— Start Provided records —

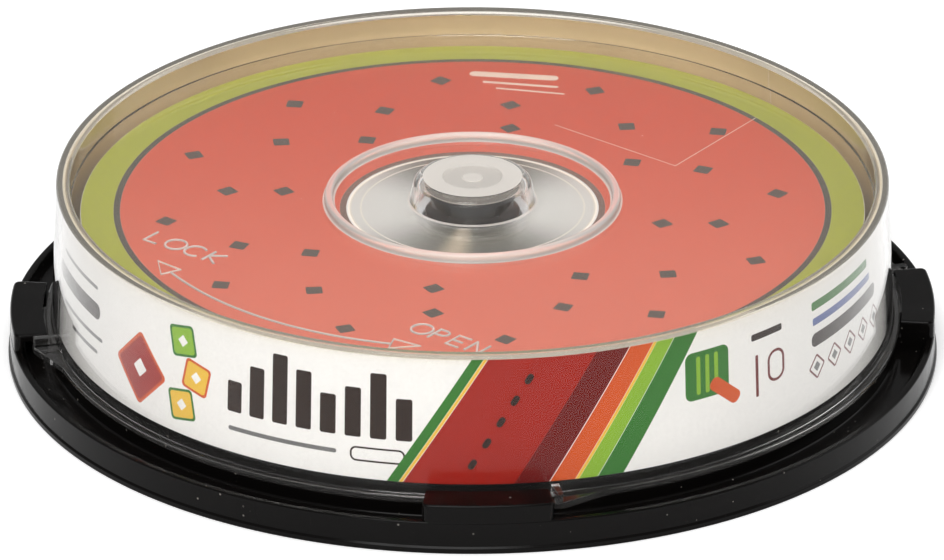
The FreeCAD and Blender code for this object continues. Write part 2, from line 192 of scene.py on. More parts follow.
# Row of upright bars: level of their feet, middle of the first, pitch, half width, corner and heights,
# and the two rules below them
CHART_FOOT = 6.6
CHART_START = -37.5
CHART_PITCH = 3.9
CHART_HALF = 1.25
CHART_CORNER = 0.35
CHART_HEIGHTS = (5.0, 8.2, 11.2, 9.4, 6.4, 8.0, 10.6, 6.8)
CHART_RULES = (
    ("grey", -29.5, 3.9, 9.0, 0.35, 0, 0.35, 0),
    ("ink", -14.2, 3.9, 4.2, 1.2, 0, 1.0, 0.3),
)

# Leaning stripes: their turn, middle up, half length and corner, and the ink, middle across and half
# width of each
STRIPE_TURN = 58
STRIPE_MIDDLE = 10.0
STRIPE_HALF = 40.0
STRIPE_CORNER = 0.1
STRIPES = (
    ("green", -5.6, 0.75), ("yellow", -4.4, 0.22), ("red", 4.2, 7.0), ("deep_red", 15.0, 2.2),
    ("orange", 19.6, 1.6), ("yellow", 21.8, 0.22), ("leaf", 23.5, 1.2), ("green", 27.0, 1.7),
)

# Dots along the widest stripe: their steps from its middle, half length and half width
DOT_STEPS = (-8.0, -4.0, 0.0, 4.0, 8.0)
DOT_HALF_LENGTH = 0.9
DOT_HALF_WIDTH = 0.5

# Row of small outlined diamonds: count, middle of the first, pitch and level, then half the side, the
# corner and the line of the outlines and of the filled cores
GEM_COUNT = 5
GEM_START = 60.0
GEM_PITCH = 4.9
GEM_LEVEL = 6.6
GEM_OUTLINE = (1.5, 0.4, 0.3)
GEM_CORE = (0.6, 0.1, 0)

# How strongly the plastics bend light, and the depths of smudges and of fine grain
PLASTIC_IOR = 1.49
SMUDGE_DEPTH = 0.2 * MM
GRAIN_DEPTH = 0.05 * MM

# The cover's finishes: tint, share of light let through, lowest and highest roughness, strength of its
# highlights, and sheen, which makes it milky where it is seen edge on
COVER_FINISHES = {
    "clear moulding": ("clear", 0.994, 0.02, 0.05, 0.18, 0.0),
    "hazy plate": ("hazy", 0.977, 0.03, 0.09, 0.22, 0.0),
    "cloudy moulding": ("cloudy", 0.78, 0.10, 0.20, 0.3, 0.0),
    "misty moulding": ("clear", 0.975, 0.05, 0.10, 0.5, 1.0),
    "frosted moulding": ("frosted", 0.12, 0.40, 0.50, 0.3, 0.0),
    # Painted shade: the dish's floor lets more of the dark post show through, so it reads darker
    "dished top": ("frosted", 0.30, 0.40, 0.50, 0.3, 0.0),
    # Milky raised signs and rib; also the painted highlight line at the dome's foot
    "milky moulding": ("milky", 0.52, 0.10, 0.18, 0.7, 0.0),
}

# Place and size of each lamp
LAMPS = {
    "key": (Vector((-0.14, -0.72, 0.9)), 0.7),
    "fill": (Vector((0.9, 0.3, 0.6)), 0.8),
    "top": (Vector((-0.1, 0.25, 1.2)), 0.9),
}

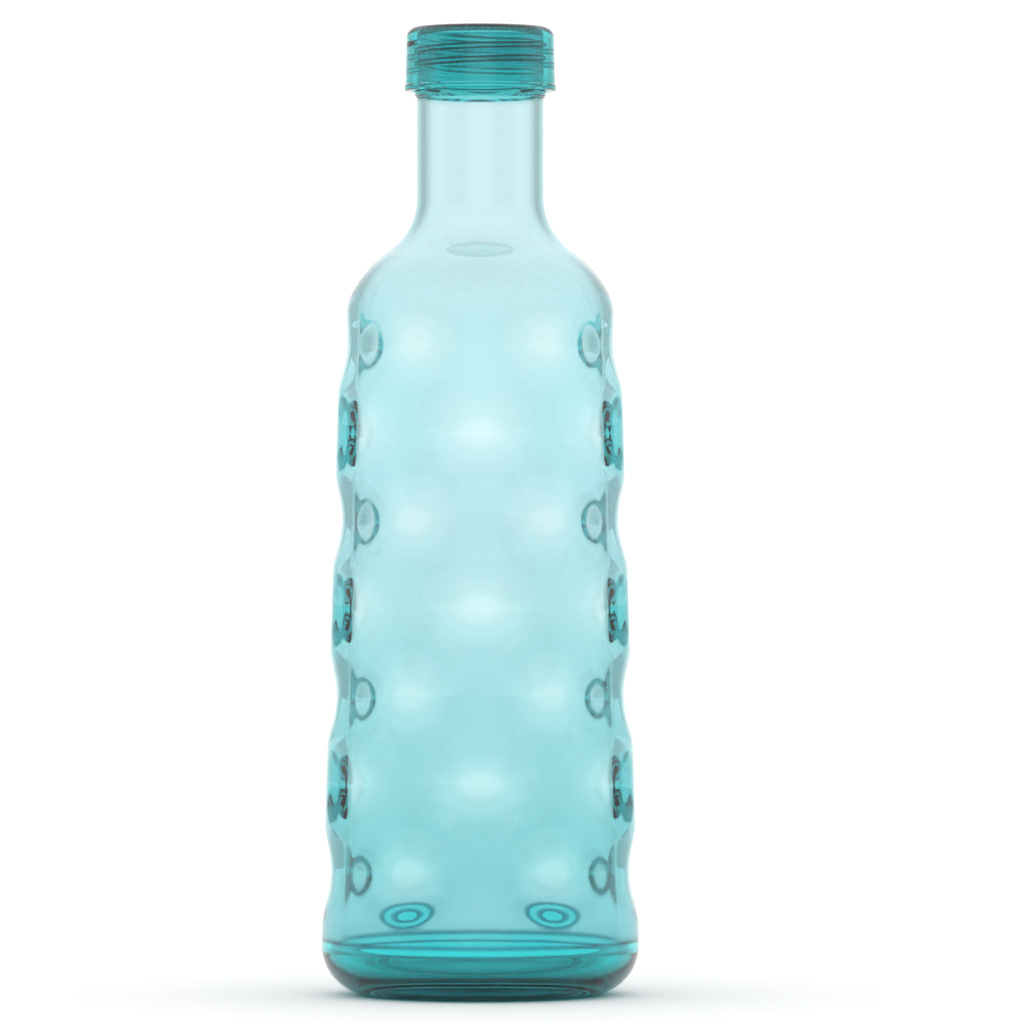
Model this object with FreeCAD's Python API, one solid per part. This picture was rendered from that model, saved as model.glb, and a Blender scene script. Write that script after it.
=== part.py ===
"""Dimpled water bottle with a bonded base and a clear screw cap.

Millimetres. The bottle stands on Z = 0 with its axis on Z, and its front faces -Y.
"""

import FreeCAD, Part
import math
import os

# Overall heights
RIM_Z = 282.9            # top of the bottle's mouth
CAP_TOP_Z = 285.3
SKIRT_BOTTOM_Z = 266.4   # lower edge of the cap

# Body wall: two cones, wider towards the base so that the core draws out downwards
SEAM_Z = 16.0            # joint line with the base cup
BODY_SEAM_R = 46.8
BODY_TAPER = 0.0298      # loss of radius per millimetre of height
BORE_SEAM_R = 41.5
BORE_TAPER = 0.0257

# Shoulder: one hollow arc off the neck, then one full arc into the body cone
NECK_R = 18.67
NECK_BORE_R = 16.2
NECK_FOOT_Z = 235.1      # where the straight neck ends
SHOULDER_HOLLOW_R = 19.5
SHOULDER_TURN = math.radians(55.3)
SHOULDER_WALL = 2.1
RIM_ROUND = 0.7

# Collar on the neck that the skirt comes down to
COLLAR_R = 19.35
COLLAR_Z = 265.1
COLLAR_BAND = 1.5
COLLAR_SLOPE = 0.9

# Dimples: rows of shallow round hollows, every second row shifted by half a step
DIMPLE_ROWS = 7
DIMPLES_AROUND = 6
TOP_ROW_Z = 191.2
ROW_PITCH = 25.88
DIMPLE_DEPTH = 2.0
DIMPLE_BALL_R = 30.0
DIMPLE_RIM_R = 24.0

# Step joint: the body's tongue stands inside the socket of the base cup
TONGUE_LENGTH = 2.9
TONGUE_R = 44.2

# Base cup
BASE_CORNER_R = 14.6
BASE_FLOOR_Z = 6.6
BASE_INNER_CORNER_R = 9.0
FOOT_RECESS_R = 27.5
FOOT_RECESS_DEPTH = 0.6
FOOT_RECESS_ROUND = 0.5

# Single-start right-hand thread
THREAD_PITCH = 4.0
THREAD_ROOT_SINK = 0.35  # how far a ridge is buried in the wall that carries it
NECK_RIDGE_R = 19.85
NECK_RIDGE_FOOT = 1.7
NECK_RIDGE_TIP = 0.8
NECK_THREAD_Z = 271.9
NECK_THREAD_TURNS = 2.4
CAP_RIDGE_R = 19.0
CAP_RIDGE_FOOT = 1.6
CAP_RIDGE_TIP = 0.8
CAP_THREAD_Z = 269.9
CAP_THREAD_TURNS = 2.6

# Screw cap
CAP_TOP_R = 21.75
CAP_SKIRT_R = 22.1
CAP_BORE_R = 20.2
CAP_TOP_ROUND = 3.0
CAP_PLATE = 1.3
CAP_BEAD = 0.3
CAP_BEAD_HEIGHT = 1.8
CAP_LIP = 0.4

# Sealing disc between the cap's plate and the rim
SEAL_R = 19.9
SEAL_EDGE_ROUND = 0.25

SEAM_TURN = 15.0         # puts the seams of turned faces between dimple columns


def point(r, z):
    return FreeCAD.Vector(r, 0, z)


def line(start, end):
    return Part.LineSegment(start, end).toShape()


def arc(centre, radius, start, end):
    """Arc in the XZ plane between two angles measured from +X towards +Z."""
    turns = (start, (start + end) / 2, end)
    ends = [
        centre + FreeCAD.Vector(radius * math.cos(t), 0, radius * math.sin(t))
        for t in turns
    ]
    return Part.Arc(*ends).toShape()


def polyline(*corners):
    return [line(a, b) for a, b in zip(corners[:-1], corners[1:])]


def turned(edges):
    """Solid of revolution about Z from a closed chain of edges in the XZ plane."""
    face = Part.Face(Part.Wire(edges))
    solid = face.revolve(point(0, 0), FreeCAD.Vector(0, 0, 1), 360)
    solid.rotate(point(0, 0), FreeCAD.Vector(0, 0, 1), SEAM_TURN)
    return solid


def body_radius(z):
    return BODY_SEAM_R - BODY_TAPER * (z - SEAM_Z)


def bore_radius(z):
    return BORE_SEAM_R - BORE_TAPER * (z - SEAM_Z)


def shoulder(neck_r, foot_z, hollow_r, seam_r, taper):
    """Neck foot, the two shoulder arcs and their tangent points, down to a cone.

    The full arc's radius follows from being tangent to the hollow arc and to the cone.
    """
    turn, lean = SHOULDER_TURN, math.atan(taper)
    meet = point(
        neck_r + hollow_r * (1 - math.cos(turn)), foot_z - hollow_r * math.sin(turn)
    )
    off_cone = (
        (seam_r - meet.x) * math.cos(lean) + (SEAM_Z - meet.z) * math.sin(lean)
    )
    full_r = off_cone / (1 - math.cos(turn - lean))
    centre = meet - FreeCAD.Vector(full_r * math.cos(turn), 0, full_r * math.sin(turn))
    hollow_centre = point(neck_r + hollow_r, foot_z)
    on_cone = centre + FreeCAD.Vector(full_r * math.cos(lean), 0, full_r * math.sin(lean))
    arcs = [
        arc(hollow_centre, hollow_r, math.pi, math.pi + turn),
        arc(centre, full_r, turn, lean),
    ]
    return point(neck_r, foot_z), arcs, on_cone


def bore_foot_z():
    """Height of the bore's neck foot that leaves SHOULDER_WALL at the steepest place."""
    turn = SHOULDER_TURN
    cos, sin = math.cos(turn), math.sin(turn)
    hollow = SHOULDER_HOLLOW_R + SHOULDER_WALL
    outside = cos * (NECK_R + SHOULDER_HOLLOW_R) - SHOULDER_HOLLOW_R + sin * NECK_FOOT_Z
    inside = cos * (NECK_BORE_R + hollow) - hollow
    return (outside - SHOULDER_WALL - inside) / sin


def body_outside():
    """Full solid inside the body's outer surface, from the tongue to the rim."""
    neck_foot, arcs, on_cone = shoulder(
        NECK_R, NECK_FOOT_Z, SHOULDER_HOLLOW_R, BODY_SEAM_R, BODY_TAPER
    )
    collar_foot = COLLAR_Z - COLLAR_SLOPE
    collar_top = COLLAR_Z + COLLAR_BAND
    rim_centre = point(NECK_R - RIM_ROUND, RIM_Z - RIM_ROUND)
    edges = [line(point(0, RIM_Z), point(rim_centre.x, RIM_Z))]
    edges.append(arc(rim_centre, RIM_ROUND, math.pi / 2, 0))
    edges += polyline(
        point(NECK_R, rim_centre.z),
        point(NECK_R, collar_top + COLLAR_SLOPE / 2),
        point(COLLAR_R, collar_top),
        point(COLLAR_R, COLLAR_Z),
        point(NECK_R, collar_foot),
        neck_foot,
    )
    edges += arcs
    edges += polyline(
        on_cone,
        point(BODY_SEAM_R, SEAM_Z),
        point(TONGUE_R, SEAM_Z),
        point(TONGUE_R, SEAM_Z - TONGUE_LENGTH),
        point(0, SEAM_Z - TONGUE_LENGTH),
        point(0, RIM_Z),
    )
    return turned(edges)


def body_bore():
    """The core that leaves the hollow, open at the mouth and at the tongue."""
    foot, arcs, on_cone = shoulder(
        NECK_BORE_R, bore_foot_z(), SHOULDER_HOLLOW_R + SHOULDER_WALL,
        BORE_SEAM_R, BORE_TAPER,
    )
    tongue_z = SEAM_Z - TONGUE_LENGTH
    below = tongue_z - 1
    mouth = RIM_Z + 1
    lip = point(NECK_BORE_R + RIM_ROUND, RIM_Z - RIM_ROUND)
    edges = polyline(
        point(0, mouth), point(lip.x, mouth), point(lip.x, RIM_Z)
    )
    edges.append(arc(lip, RIM_ROUND, math.pi / 2, math.pi))
    edges.append(line(point(NECK_BORE_R, lip.z), foot))
    edges += arcs
    edges += polyline(
        on_cone,
        point(bore_radius(tongue_z), tongue_z),
        point(bore_radius(tongue_z), below),
        point(0, below),
        point(0, mouth),
    )
    return turned(edges)


def dimple_balls():
    """Balls that press the dimples, row by row from the top."""
    balls = []
    step = 360 / DIMPLES_AROUND
    for row in range(DIMPLE_ROWS):
        z = TOP_ROW_Z - ROW_PITCH * row
        reach = body_radius(z) - DIMPLE_DEPTH + DIMPLE_BALL_R
        for column in range(DIMPLES_AROUND):
            # moved out along +X, then turned, so a ball's own seam stays outside
            ball = Part.makeSphere(DIMPLE_BALL_R)
            ball.translate(FreeCAD.Vector(reach, 0, z))
            ball.rotate(point(0, 0), FreeCAD.Vector(0, 0, 1), step * (column + 0.5 * (row % 2)))
            balls.append(ball.toNurbs())
    return balls


def dimple_rims(solid):
    """Edges where the dimples, the only free-form faces here, meet the outside."""
    rims = []
    for face in solid.Faces:
        if face.Surface.TypeId == "Part::GeomBSplineSurface":
            rims += face.Edges
    return rims


def helix_ridge(radius, tip_r, foot, tip, start_z, turns):
    """Trapezoid ridge along a right-hand helix, from its buried foot to its tip."""
    path = Part.makeHelix(THREAD_PITCH, THREAD_PITCH * turns, radius)
    path.translate(FreeCAD.Vector(0, 0, start_z))
    corners = [
        point(radius, start_z - foot / 2),
        point(tip_r, start_z - tip / 2),
        point(tip_r, start_z + tip / 2),
        point(radius, start_z + foot / 2),
    ]
    profile = Part.Wire(polyline(*corners, corners[0]))
    return Part.Wire(path.Edges).makePipeShell([profile], True, True)


def bottle_body():
    body = body_outside().cut(dimple_balls())
    body = body.makeFillet(DIMPLE_RIM_R, dimple_rims(body))
    ridge = helix_ridge(
        NECK_R - THREAD_ROOT_SINK, NECK_RIDGE_R, NECK_RIDGE_FOOT, NECK_RIDGE_TIP,
        NECK_THREAD_Z, NECK_THREAD_TURNS,
    )
    return body.cut(body_bore()).fuse(ridge)


def base_cup():
    """Thick cup bonded under the body, with the socket for the tongue."""
    tongue_z = SEAM_Z - TONGUE_LENGTH
    inner_r = bore_radius(tongue_z)
    recess_z = FOOT_RECESS_DEPTH
    corner = point(BODY_SEAM_R - BASE_CORNER_R, BASE_CORNER_R)
    corner_z = BASE_FLOOR_Z + BASE_INNER_CORNER_R
    start = math.asin((tongue_z - corner_z) / BASE_INNER_CORNER_R)
    inner_corner = point(inner_r - BASE_INNER_CORNER_R * math.cos(start), corner_z)
    edges = polyline(
        point(0, recess_z),
        point(FOOT_RECESS_R - FOOT_RECESS_ROUND, recess_z),
        point(FOOT_RECESS_R + FOOT_RECESS_ROUND, 0),
        point(corner.x, 0),
    )
    edges.append(arc(corner, BASE_CORNER_R, -math.pi / 2, 0))
    edges += polyline(
        point(corner.x + BASE_CORNER_R, corner.z),
        point(BODY_SEAM_R, SEAM_Z),
        point(TONGUE_R, SEAM_Z),
        point(TONGUE_R, tongue_z),
        point(inner_r, tongue_z),
    )
    edges.append(arc(inner_corner, BASE_INNER_CORNER_R, start, -math.pi / 2))
    edges += polyline(point(inner_corner.x, BASE_FLOOR_Z), point(0, BASE_FLOOR_Z), point(0, recess_z))
    return turned(edges)


def cap_shell():
    """Cap without its thread: plate, rounded shoulder, skirt and lower bead."""
    plate_z = CAP_TOP_Z - CAP_PLATE
    top = point(CAP_TOP_R - CAP_TOP_ROUND, CAP_TOP_Z - CAP_TOP_ROUND)
    bead_z = SKIRT_BOTTOM_Z + CAP_BEAD_HEIGHT
    bead_r = CAP_SKIRT_R + CAP_BEAD
    edges = polyline(point(0, plate_z), point(0, CAP_TOP_Z), point(top.x, CAP_TOP_Z))
    edges.append(arc(top, CAP_TOP_ROUND, math.pi / 2, 0))
    edges += polyline(
        point(CAP_TOP_R, top.z),
        point(CAP_SKIRT_R, bead_z),
        point(bead_r, bead_z - CAP_BEAD),
        point(bead_r, SKIRT_BOTTOM_Z + CAP_LIP),
        point(bead_r - CAP_LIP, SKIRT_BOTTOM_Z),
        point(CAP_BORE_R + CAP_LIP, SKIRT_BOTTOM_Z),
        point(CAP_BORE_R, SKIRT_BOTTOM_Z + CAP_LIP),
        point(CAP_BORE_R, plate_z),
        point(0, plate_z),
    )
    return turned(edges)


def screw_cap():
    ridge = helix_ridge(
        CAP_BORE_R + THREAD_ROOT_SINK, CAP_RIDGE_R, CAP_RIDGE_FOOT, CAP_RIDGE_TIP,
        CAP_THREAD_Z, CAP_THREAD_TURNS,
    )
    return cap_shell().fuse(ridge)


def cap_seal():
    thickness = CAP_TOP_Z - CAP_PLATE - RIM_Z
    disc = Part.makeCylinder(SEAL_R, thickness, point(0, RIM_Z))
    return disc.makeFillet(SEAL_EDGE_ROUND, [e for e in disc.Edges if len(e.Vertexes) == 1])


def main():
    os.makedirs("parts", exist_ok=True)
    pieces = {
        "bottle_body": bottle_body(),
        "base_cup": base_cup(),
        "screw_cap": screw_cap(),
        "cap_seal": cap_seal(),
    }
    for name, shape in pieces.items():
        shape.exportStep("parts/" + name + ".step")
        print(name, len(shape.Solids), shape.isValid(), round(shape.Volume, 1))


main()
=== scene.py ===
import math

import bmesh
import bpy
import numpy as np
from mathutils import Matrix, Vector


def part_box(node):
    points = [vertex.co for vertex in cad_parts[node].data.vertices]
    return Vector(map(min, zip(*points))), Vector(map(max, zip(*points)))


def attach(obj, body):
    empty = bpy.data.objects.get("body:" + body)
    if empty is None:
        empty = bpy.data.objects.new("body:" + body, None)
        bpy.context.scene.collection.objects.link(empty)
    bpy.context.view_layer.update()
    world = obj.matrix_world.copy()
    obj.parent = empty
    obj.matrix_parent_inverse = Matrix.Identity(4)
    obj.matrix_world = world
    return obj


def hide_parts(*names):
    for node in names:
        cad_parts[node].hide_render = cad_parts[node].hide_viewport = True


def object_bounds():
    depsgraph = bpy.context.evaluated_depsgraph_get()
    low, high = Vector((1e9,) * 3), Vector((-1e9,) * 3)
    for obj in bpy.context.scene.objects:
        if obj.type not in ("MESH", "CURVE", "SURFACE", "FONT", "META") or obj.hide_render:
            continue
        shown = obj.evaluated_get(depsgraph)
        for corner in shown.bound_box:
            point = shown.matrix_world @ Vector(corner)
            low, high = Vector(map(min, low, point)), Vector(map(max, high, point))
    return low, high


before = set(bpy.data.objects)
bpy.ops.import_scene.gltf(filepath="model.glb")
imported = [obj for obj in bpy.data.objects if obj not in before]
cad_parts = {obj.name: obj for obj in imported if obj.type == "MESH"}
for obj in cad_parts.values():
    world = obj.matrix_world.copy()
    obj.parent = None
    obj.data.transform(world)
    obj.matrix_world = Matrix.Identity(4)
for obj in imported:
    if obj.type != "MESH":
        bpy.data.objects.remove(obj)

cad_lo, cad_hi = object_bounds()

# ---------------------------------------------------------------- sizes, in metres
MM = 0.001
AROUND = 6                      # dimples in a row
ROWS = 7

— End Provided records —

* [What is needed]: Return nothing but the lines running from the line with "return disc.makeFillet(SEAL_EDGE_ROUND, [e" through the line with "low, high = Vector((1e9,)", exactly as they appear.

* [The response]:
    return disc.makeFillet(SEAL_EDGE_ROUND, [e for e in disc.Edges if len(e.Vertexes) == 1])


def main():
    os.makedirs("parts", exist_ok=True)
    pieces = {
        "bottle_body": bottle_body(),
        "base_cup": base_cup(),
        "screw_cap": screw_cap(),
        "cap_seal": cap_seal(),
    }
    for name, shape in pieces.items():
        shape.exportStep("parts/" + name + ".step")
        print(name, len(shape.Solids), shape.isValid(), round(shape.Volume, 1))


main()
=== scene.py ===
import math

import bmesh
import bpy
import numpy as np
from mathutils import Matrix, Vector


def part_box(node):
    points = [vertex.co for vertex in cad_parts[node].data.vertices]
    return Vector(map(min, zip(*points))), Vector(map(max, zip(*points)))


def attach(obj, body):
    empty = bpy.data.objects.get("body:" + body)
    if empty is None:
        empty = bpy.data.objects.new("body:" + body, None)
        bpy.context.scene.collection.objects.link(empty)
    bpy.context.view_layer.update()
    world = obj.matrix_world.copy()
    obj.parent = empty
    obj.matrix_parent_inverse = Matrix.Identity(4)
    obj.matrix_world = world
    return obj


def hide_parts(*names):
    for node in names:
        cad_parts[node].hide_render = cad_parts[node].hide_viewport = True


def object_bounds():
    depsgraph = bpy.context.evaluated_depsgraph_get()
    low, high = Vector((1e9,) * 3), Vector((-1e9,) * 3)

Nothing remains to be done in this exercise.